Radio and Juliet, choreographer Edward Clug's very contemporary response to the traditional story, begins almost where Vámos's Romeo and Juliet ends, but before Juliet dies. This sets up a 'what if Juliet chose to live?' scenario which is explored through a deconstruction of events in the story involving the men in her life, and told in flashbacks.

Original lighting by Clug includes unexpected blackouts imaginatively used to divide the scenes. Modernistic costumes by Leo Kulas, and Marko Japelj's simple set of five, lit, multi-use panels create a streamlined, versatile space. Grainy, distorted black and white filmed sections add atmosphere but are puzzling.

Black drapes and the theatre's proscenium arch frame the stage and direct focus onto the seven exceptional dancers (Brooke Widdison-Jacobs, Matthew Lehmann, Christopher Hill, Alessio Scognamiglio, Christian Luck, Oliver Edwardson and Liam Green), in a concentrated hour of fascinating, top quality dance-drama.
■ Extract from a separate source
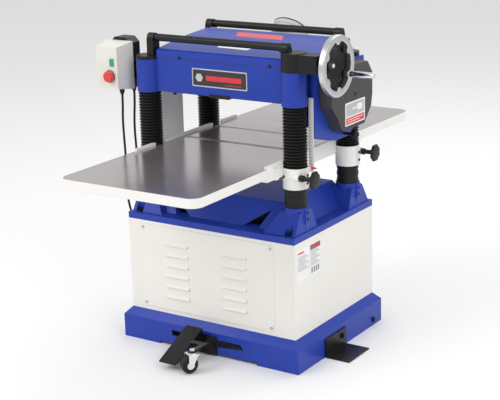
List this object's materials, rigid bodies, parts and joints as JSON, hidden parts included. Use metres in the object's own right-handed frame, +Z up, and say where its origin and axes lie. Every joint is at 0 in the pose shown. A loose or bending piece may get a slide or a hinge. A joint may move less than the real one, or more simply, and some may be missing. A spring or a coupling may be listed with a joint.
{
  "type": "thickness planer",
  "caption": "Four-post thickness planer: rising bed with long extensions under a fixed cutter head, handwheel lift, feed gearbox, belt guard and louvred cabinet on a wheeled plinth.",
  "frame": {"origin": "middle of the footprint, on the floor", "axes": "+X across the table towards the handwheel, +Y in the feed direction, +Z up"},
  "size_m": [1.01, 1.396, 1.112],
  "materials": {
    "blue_paint": "satin",
    "white_casting": "satin",
    "cabinet_paint": "satin",
    "polished_bed": "ground",
    "black_plastic": "satin",
    "black_steel": "satin",
    "grey_cover": "moulded",
    "grey_sheet": "satin",
    "bare_steel": "machined",
    "polished_rim": "polished",
    "chrome": "bright",
    "rubber": "matte",
    "cream_plastic": "moulded",
    "green_plastic": "gloss",
    "red_plastic": "gloss",
    "plate_black": "printed"
  },
  "bodies": {
    "frame": {"plinth": "blue_paint", "cabinet": "cabinet_paint", "access_panel": "cabinet_paint", "machine_bolts": "black_steel", "floor_brackets": "black_steel", "base_casting": "blue_paint", "columns": "bare_steel", "lower_boots": "rubber", "upper_bellows": "rubber", "head_casting": "blue_paint", "gearbox_housing": "blue_paint", "gear_cover": "grey_cover", "pressure_bars": "bare_steel", "top_cover": "blue_paint", "dust_hood": "grey_sheet", "column_caps": "black_plastic", "roller_brackets": "black_steel", "head_plates": "plate_black", "motor": "grey_sheet", "drive_belts": "rubber", "belt_guard": "grey_sheet", "drive_chains": "bare_steel", "switch_lid": "cream_plastic", "switch_housing": "black_plastic", "cable_glands": "black_plastic", "motor_lead": "rubber", "supply_lead": "rubber"},
    "table": {"main_table": "white_casting", "infeed_extension": "white_casting", "outfeed_extension": "white_casting", "table_bolts": "black_steel", "lead_nuts": "bare_steel", "scale_pointer": "red_plastic"},
    "cutterhead_block": {"cutterhead": "bare_steel", "cutter_knives": "bare_steel"},
    "lead_screw_front_left_body": {"lead_screw_front_left": "bare_steel"},
    "lead_screw_rear_left_body": {"lead_screw_rear_left": "bare_steel"},
    "lead_screw_front_right_body": {"lead_screw_front_right": "bare_steel"},
    "lead_screw_rear_right_body": {"lead_screw_rear_right": "bare_steel"},
    "bed_roller_front_body": {"bed_roller_front": "bare_steel"},
    "bed_roller_rear_body": {"bed_roller_rear": "bare_steel"},
    "lock_knob_front_body": {"lock_knob_front": "black_plastic"},
    "lock_knob_rear_body": {"lock_knob_rear": "black_plastic"},
    "infeed_roller_body": {"infeed_roller": "bare_steel"},
    "outfeed_roller_body": {"outfeed_roller": "rubber"},
    "feed_gear_body": {"feed_gear": "bare_steel"},
    "anti_kickback_fingers_body": {"anti_kickback_fingers": "bare_steel"},
    "return_roller_front_body": {"return_roller_front": "black_plastic"},
    "return_roller_rear_body": {"return_roller_rear": "black_plastic"},
    "handwheel_body": {"handwheel": "polished_rim"},
    "handwheel_grip_body": {"handwheel_grip": "chrome"},
    "motor_pulley_body": {"motor_pulley": "bare_steel"},
    "start_button_body": {"start_button": "green_plastic"},
    "stop_button_body": {"stop_button": "red_plastic"},
    "pedal_body": {"pedal": "black_steel"},
    "caster_fork_body": {"caster_fork": "chrome"},
    "caster_wheel_body": {"caster_wheel": "black_plastic"},
    "rear_wheel_left_body": {"rear_wheel_left": "black_plastic"},
    "rear_wheel_right_body": {"rear_wheel_right": "black_plastic"},
    "shift_knob_body": {"shift_knob": "black_plastic"}
  },
  "joints": [
    {"name": "table_lift", "type": "slide", "parent": "frame", "child": "table", "axis": [0, 0, 1], "range_m": [0, 0.178], "deforming": ["upper_bellows", "lower_boots"]},
    {"name": "handwheel_turn", "type": "hinge", "parent": "frame", "child": "handwheel_body", "pos_m": [0.362, -0.173, 1.014], "axis": [1, 0, 0], "range_deg": [0, 16019]},
    {"name": "grip_spin", "type": "hinge", "parent": "handwheel_body", "child": "handwheel_grip_body", "pos_m": [0.418, -0.1059, 0.97832], "axis": [1, 0, 0], "continuous": true},
    {"name": "screw_turn_front_left", "type": "hinge", "parent": "frame", "child": "lead_screw_front_left_body", "pos_m": [-0.328, -0.173, 0.7], "axis": [0, 0, 1], "range_deg": [0, 16020]},
    {"name": "screw_turn_rear_left", "type": "hinge", "parent": "frame", "child": "lead_screw_rear_left_body", "pos_m": [-0.328, 0.173, 0.7], "axis": [0, 0, 1], "range_deg": [0, 16020]},
    {"name": "screw_turn_front_right", "type": "hinge", "parent": "frame", "child": "lead_screw_front_right_body", "pos_m": [0.252, -0.173, 0.7], "axis": [0, 0, 1], "range_deg": [0, 16020]},
    {"name": "screw_turn_rear_right", "type": "hinge", "parent": "frame", "child": "lead_screw_rear_right_body", "pos_m": [0.252, 0.173, 0.7], "axis": [0, 0, 1], "range_deg": [0, 16020]},
    {"name": "bed_roller_spin_front", "type": "hinge", "parent": "table", "child": "bed_roller_front_body", "pos_m": [-0.038, -0.045, 0.6703], "axis": [1, 0, 0], "continuous": true},
    {"name": "bed_roller_spin_rear", "type": "hinge", "parent": "table", "child": "bed_roller_rear_body", "pos_m": [-0.038, 0.142, 0.6703], "axis": [1, 0, 0], "continuous": true},
    {"name": "lock_turn_front", "type": "hinge", "parent": "table", "child": "lock_knob_front_body", "pos_m": [0.292, -0.205, 0.645], "axis": [1, 0, 0], "range_deg": [0, 150]},
    {"name": "lock_turn_rear", "type": "hinge", "parent": "table", "child": "lock_knob_rear_body", "pos_m": [0.292, 0.205, 0.645], "axis": [1, 0, 0], "range_deg": [0, 150]},
    {"name": "cutter_spin", "type": "hinge", "parent": "frame", "child": "cutterhead_block", "pos_m": [-0.038, 0, 0.9115], "axis": [1, 0, 0], "continuous": true},
    {"name": "motor_spin", "type": "hinge", "parent": "frame", "child": "motor_pulley_body", "pos_m": [-0.388, 0, 0.29], "axis": [1, 0, 0], "continuous": true},
    {"name": "feed_gear_spin", "type": "hinge", "parent": "frame", "child": "feed_gear_body", "pos_m": [0.262, 0, 0.8505], "axis": [1, 0, 0], "continuous": true},
    {"name": "infeed_spin", "type": "hinge", "parent": "frame", "child": "infeed_roller_body", "pos_m": [-0.038, -0.095, 0.9015], "axis": [1, 0, 0], "continuous": true},
    {"name": "outfeed_spin", "type": "hinge", "parent": "frame", "child": "outfeed_roller_body", "pos_m": [-0.038, 0.095, 0.9015], "axis": [1, 0, 0], "continuous": true},
    {"name": "finger_swing", "type": "hinge", "parent": "frame", "child": "anti_kickback_fingers_body", "pos_m": [-0.038, -0.144, 0.922], "axis": [1, 0, 0], "range_deg": [0, 15]},
    {"name": "return_roller_spin_front", "type": "hinge", "parent": "frame", "child": "return_roller_front_body", "pos_m": [-0.038, -0.173, 1.059], "axis": [1, 0, 0], "continuous": true},
    {"name": "return_roller_spin_rear", "type": "hinge", "parent": "frame", "child": "return_roller_rear_body", "pos_m": [-0.038, 0.173, 1.059], "axis": [1, 0, 0], "continuous": true},
    {"name": "shift_knob_push", "type": "slide", "parent": "frame", "child": "shift_knob_body", "axis": [1, 0, 0], "range_m": [-0.008, 0.008]},
    {"name": "start_press", "type": "slide", "parent": "frame", "child": "start_button_body", "axis": [0, 1, 0], "range_m": [0, 0.003], "stiffness_N_per_m": 400},
    {"name": "stop_press", "type": "slide", "parent": "frame", "child": "stop_button_body", "axis": [0, 1, 0], "range_m": [0, 0.005], "stiffness_N_per_m": 400},
    {"name": "pedal_release", "type": "hinge", "parent": "frame", "child": "pedal_body", "pos_m": [-0.0775, -0.322, 0.072], "axis": [-1, 0, 0], "range_deg": [0, 12]},
    {"name": "caster_swivel", "type": "hinge", "parent": "pedal_body", "child": "caster_fork_body", "pos_m": [0.004, -0.44, 0.06], "axis": [0, 0, 1], "continuous": true},
    {"name": "caster_roll", "type": "hinge", "parent": "caster_fork_body", "child": "caster_wheel_body", "pos_m": [-0.0025, -0.45126, 0.0305], "axis": [0.866, -0.5, 0], "continuous": true},
    {"name": "rear_wheel_roll_left", "type": "hinge", "parent": "frame", "child": "rear_wheel_left_body", "pos_m": [-0.378, 0.228, 0.0215], "axis": [1, 0, 0], "continuous": true},
    {"name": "rear_wheel_roll_right", "type": "hinge", "parent": "frame", "child": "rear_wheel_right_body", "pos_m": [0.302, 0.228, 0.0215], "axis": [1, 0, 0], "continuous": true}
  ],
  "couplings": [
    {"joint": "table_lift", "follows": "handwheel_turn", "m_per_rad": 0.00063662},
    {"joint": "screw_turn_front_left", "follows": "handwheel_turn", "ratio": 1},
    {"joint": "screw_turn_rear_left", "follows": "handwheel_turn", "ratio": 1},
    {"joint": "screw_turn_front_right", "follows": "handwheel_turn", "ratio": 1},
    {"joint": "screw_turn_rear_right", "follows": "handwheel_turn", "ratio": 1},
    {"joint": "motor_spin", "follows": "cutter_spin", "ratio": 0.58064},
    {"joint": "feed_gear_spin", "follows": "cutter_spin", "ratio": -0.25},
    {"joint": "infeed_spin", "follows": "cutter_spin", "ratio": -0.15909},
    {"joint": "outfeed_spin", "follows": "cutter_spin", "ratio": -0.15909}
  ]
}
Ten of Radiohead's recorded songs provide the robust, resonant and visceral soundscape underpinning this production. Clug's distinctive and very demanding choreography is rapid, articulated, unconventional and athletic. Ferocious, gripping fight sequences for the men and several intricate, synchronised sections are standouts.

In a stunning performance, Widdison-Jacobs more than met the choreographic and dramatic complexities of her role and she and Lehmann (in another terrific performance) were compelling together. Clug's Radio and Juliet ends where it begins after an ultimate, yet optimistic, twist; this Juliet chooses life.

The enthusiastic, rousing audience response to both these works was very well deserved.

- Margaret Mercer


Brooke Widdison Jacobs in Radio & Juliet. Photo: Sergey Pevnev.
Brooke Widdison Jacobs in Radio & Juliet. Photo: Sergey Pevnev.